A mass m is suspended from a spring. Its frequency of oscillation is f. The spring is cut into two halves and the same mass is suspended from one of the pieces of the spring. The frequency of oscillation of the mass will be

To solve the problem step by step, we will use the formula for the frequency of oscillation of a mass-spring system and analyze how cutting the spring affects the spring constant. ### Step-by-Step Solution: 1. **Understand the Frequency Formula**: The frequency of oscillation (f) of a mass (m) attached to a spring with spring constant (k) is given by the formula: \[ f = \frac{1}{2\pi} \sqrt{\frac{k}{m}} \] 2. **Initial Frequency**: Let the initial frequency of oscillation when the mass is suspended from the original spring (with spring constant k) be: \[ f = \frac{1}{2\pi} \sqrt{\frac{k}{m}} \] 3. **Effect of Cutting the Spring**: When the spring is cut into two halves, each half will have a new spring constant. The spring constant of a spring is inversely proportional to its length. When the length of the spring is halved, the spring constant doubles.

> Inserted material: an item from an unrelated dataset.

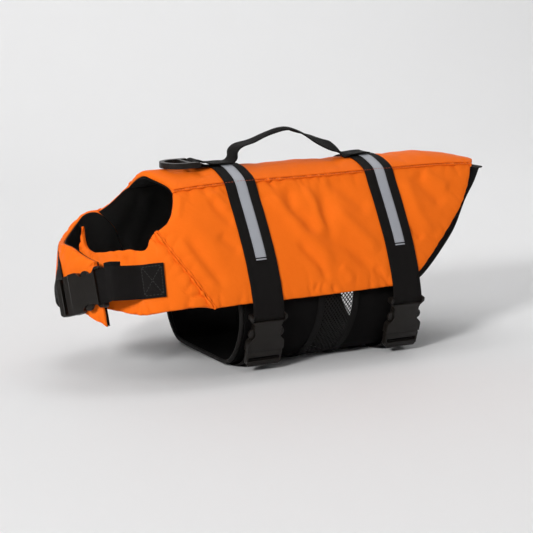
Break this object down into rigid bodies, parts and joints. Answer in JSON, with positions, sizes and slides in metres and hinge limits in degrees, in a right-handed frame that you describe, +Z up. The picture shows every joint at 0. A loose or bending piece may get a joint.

Therefore, the spring constant of one half (let's call it \( k' \)) becomes: \[ k' = 2k \] 4. **New Frequency with Half Spring**: Now, if the same mass (m) is suspended from one half of the spring, the new frequency \( f' \) can be calculated using the new spring constant \( k' \): \[ f' = \frac{1}{2\pi} \sqrt{\frac{k'}{m}} = \frac{1}{2\pi} \sqrt{\frac{2k}{m}} \] 5. **Relate New Frequency to Old Frequency**: We can relate the new frequency \( f' \) to the original frequency \( f \): \[ f' = \frac{1}{2\pi} \sqrt{\frac{2k}{m}} = \sqrt{2} \cdot \frac{1}{2\pi} \sqrt{\frac{k}{m}} = \sqrt{2} \cdot f \] 6. **Final Result**: Therefore, the frequency of oscillation when the mass is suspended from one half of the spring is: \[ f' = \sqrt{2} \cdot f \] ### Conclusion: The frequency of oscillation of the mass when suspended from one piece of the cut spring is \( \sqrt{2} \) times the original frequency \( f \).